Sad scenes on the back of the front section of yesterday's New Mexican: The carrier USS Essex, its complement of helicopters loaded with supplies for the survivors of last month's cyclone in Myanmar, turning away — barred by the rulers of the Southeast Asian nation from delivering the humanitarian aid.
Lord knows, we tried — but after 15 attempts to get the supplies to shore, the Essex and three other vessels left.
Our internationally scorned country wasn't alone: French and British warships also were turned away.
But there was a spot of brightness in the tragedy that left 78,000 people dead and 56,000 more missing: The oppressors of the land once known as Burma are allowing a few of our military transport planes to bring supplies into the capital. Relief efforts, however, are still being seriously hampered by the ruling junta and its soldiers.
It set us to wondering: Were they not bogged down in the occupation of two West Asian nations, and busily thinking of ways to spend America's treasure on destructive weaponry, couldn't our military leaders come up with high-tech tactics for humanitarian aid?
Twenty-five years ago, an obscure lunatic of our acquaintence cooked up a notion for neutralizing Nicaragua's Soviet-style Sandinista regime, under which hunger and other symptoms of poverty were flourishing:
Flying low from the east at dawn, B-26s brought out of Tucson's Air Force boneyard swoop over Managua. Their bomb bays open — and out come frozen chickens, followed by bubble-wrapped bags of beans and rice. Jeans and tennies would follow, all carefully targeted to the open areas in which that country has abounded since the 1972 earthquake.
A populace fed and clothed. A regime humiliated by its inability to do so. Democracy comes to that long-benighted republic.
It came to Nicaragua anyway, thanks in great part to that country's courageous newspapering family, the Chamorros.
But what if we made surgical aerial strikes on other countries in crisis? Could we have avoided the Clinton-era tragedy of Somalia? Might a surprise bombardment of a well-chosen target in Darfur deliver food and water sufficient to save lots of lives without putting our troops on the ground?

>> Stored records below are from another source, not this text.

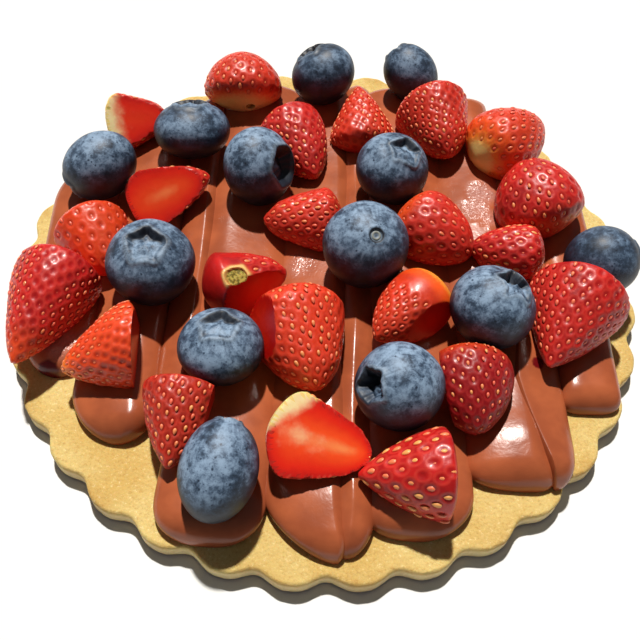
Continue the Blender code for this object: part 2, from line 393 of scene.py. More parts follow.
@dataclass(frozen=True)
class BlueberryFinish:
    """Dark blue skin under a dusty bloom, rubbed off in patches, thinned underneath as painted
    shade.
    """

    skin: Colour = tone(18, 24, 36)
    haze: Colour = tone(64, 84, 108)
    bloom: Colour = tone(142, 166, 192)
    # painted highlight: a pale colour on the crown's lip, where its edge catches the light
    lip: Colour = tone(150, 162, 172)
    # painted shade: the dark colour in a crown's hollow; on a stem scar, its dark ring and centre
    inside: Colour = tone(16, 13, 20)
    dry: Colour = tone(142, 142, 130)
    bump_depth: float = 0.07

    def material(self) -> Material:
        """Build the material."""
        g = Graph("blueberry skin")
        names = ("hollow", "scar", "streak", "dusty", "ring")
        hollow, scar, streak, dusty, ring = (g.measure(name) for name in names)
        broad = g.clouds(5.0, 2.0, 0.5)
        patch = g.clouds(1.5, 5.0, 0.66, warp=0.2)
        fine = g.clouds(0.4, 3.0, 0.7)
        film = (broad * 0.4 + patch * 0.6).eased(0.3, 0.68)
        specks = 1.0 - g.grains(1.7).eased(0.05, 0.2)
        nicks = 1.0 - g.grains(0.7).eased(0.06, 0.3)
        worn = (specks * 0.6).highest(nicks * 0.35).highest(streak * 0.4)
        # painted shade: the dusty measure thins the bloom towards the underside, so the lower half
        # darkens as if shaded
        film = (0.2 + film * 0.8) * (1.0 - worn) * (0.7 + fine * 0.6) * dusty
        colour = g.coated(
            self.skin,
            ((film * 1.7).eased(0.0, 1.0), self.haze),
            (film.eased(0.3, 0.95) * 0.9, self.bloom),
            # painted highlight: the crown's lip is tinted pale
            (ring * 0.25, self.lip),
            # painted shade inside the crown's hollow, and the stem scar's dark marks
            (hollow, self.inside),
            (scar, self.dry),
        )
        return g.finish(
            Base_Color=colour,
            Roughness=0.42 + film * 0.2,
            Normal=g.bump(patch * 0.6 + fine * 0.4, self.bump_depth),
            Specular_IOR_Level=0.4,
        )


@dataclass(frozen=True)
class StrawberrySkinFinish:
    """Moist red skin, orange where less ripe and pale at the calyx, with painted shade in the pits
    and a painted highlight round their rims.
    """

    red: Colour = tone(200, 27, 24)
    deep: Colour = tone(142, 10, 18)
    orange: Colour = tone(240, 88, 24)
    yellow: Colour = tone(250, 170, 60)
    pale: Colour = tone(244, 214, 132)
    pit_shade: Colour = tone(150, 12, 16)
    # painted highlight: a lighter colour for the rims round the pits
    ridge: Colour = tone(232, 84, 66)
    husk: Colour = tone(120, 104, 40)
    dry_husk: Colour = tone(196, 172, 84)
    bump_depth: float = 0.04

    def material(self) -> Material:
        """Build the material."""
        g = Graph("strawberry skin")
        names = ("orange", "pale", "pit", "dark", "calyx", "calyx_rim")
        orange, pale, pit, dark, calyx, rim = (g.measure(name) for name in names)
        patch = g.clouds(5.0, 3.0, 0.55)
        fine = g.clouds(0.6, 3.0)
        less = orange + (fine - 0.5) * 0.2
        # painted highlight: a ring on each pit's rim, where glints fall
        ridge = pit.eased(0.01, 0.06) * (1.0 - pit.eased(0.1, 0.35))
        colour = g.coated(
            self.red,
            ((patch - 0.8 + dark * 1.2).eased(-0.3, 0.3), self.deep),
            (less.eased(0.0, 0.8), self.orange),
            (less.eased(0.75, 1.0) * 0.8, self.yellow),
            # painted shade: the skin darkens in each pit
            (pit.eased(0.15, 0.8) * 0.5, self.pit_shade),
            # painted highlight on the pit rims, weaker on darker pieces
            (ridge * (0.26 - dark * 0.12), self.ridge),
            ((pale + (fine - 0.5) * 0.25).eased(0.2, 0.8), self.pale),
            (rim * 0.85, self.pale),
            (calyx, g.blend(fine.eased(0.4, 0.6), self.husk, self.dry_husk)),
        )
        return g.finish(
            Base_Color=colour,
            Roughness=0.36 + fine * 0.1,
            Normal=g.bump(fine, self.bump_depth),
            Specular_IOR_Level=0.38,
            Coat_Weight=0.12,
            Coat_Roughness=0.18,
            Subsurface_Weight=0.3,
            Subsurface_Radius=(1.0, 0.3, 0.15),
            Subsurface_Scale=1.4 * MM,
        )


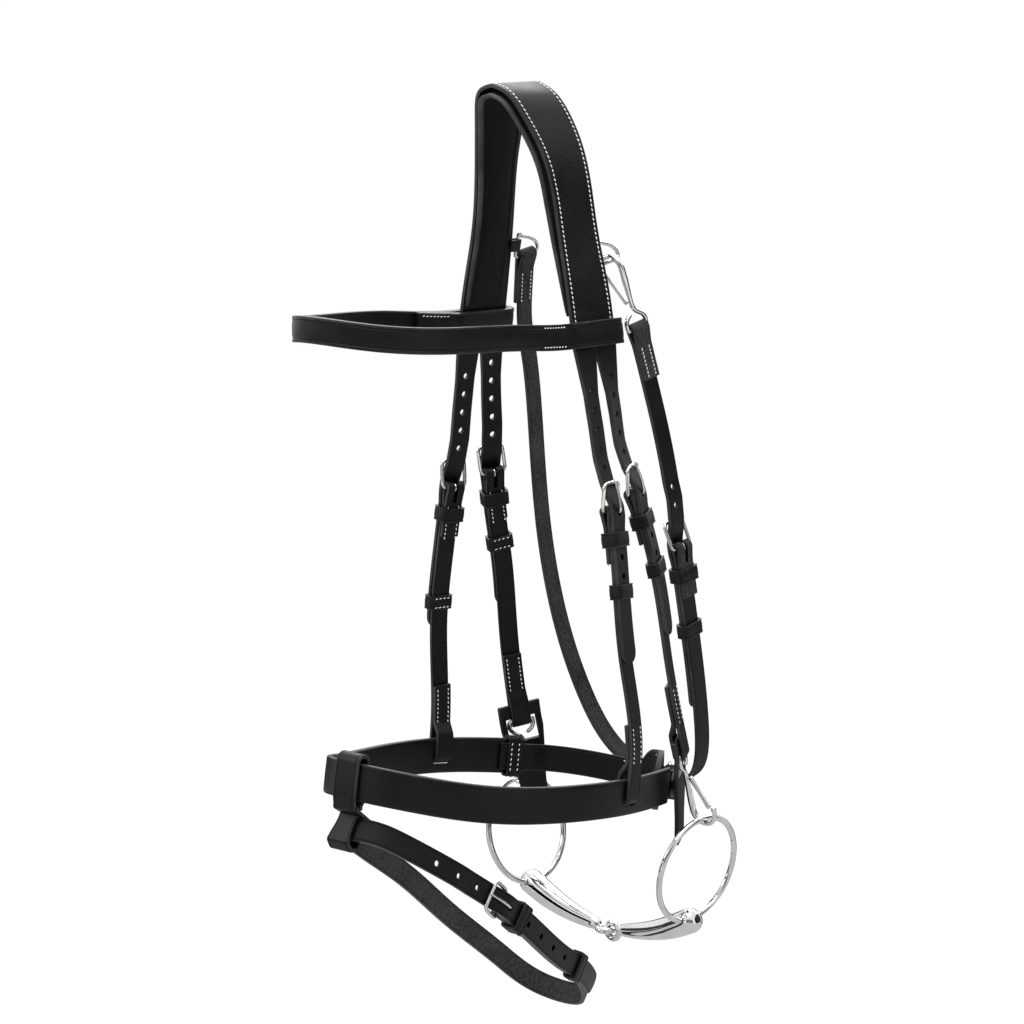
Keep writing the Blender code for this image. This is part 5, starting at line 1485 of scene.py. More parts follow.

It would take planning — and military intelligence (yes, there is such a thing, for all the evidence to the contrary). It would take communications with oppressed locals, to keep the bonanza out of the Sudanese dictatorship's hands. Even then, orderly and fair distribution of the aid would be an enormous challenge. But wouldn't this be worthier of our nation's efforts than the military hell we so often raise?
It's probably too late to pull such a stunt on Myanmar, even if it might help generate the overdue revolution that country needs. And it couldn't have been accomplished by the two-dozen helicopters aboard the Essex; our crews would have been sitting ducks for the guns of the Burmese military.
But we have other aircraft — and could develop planes especially for humanitarian missions.
Who knows? Maybe some international veterans of the Red Cross could develop a new manner of operation, calculated to set tyrants quaking in their boots ...
Such a set up would have to be done sub rosa — on the order of today's secret-weapons and espionage budgeting. But it can't be worse than today's military waste.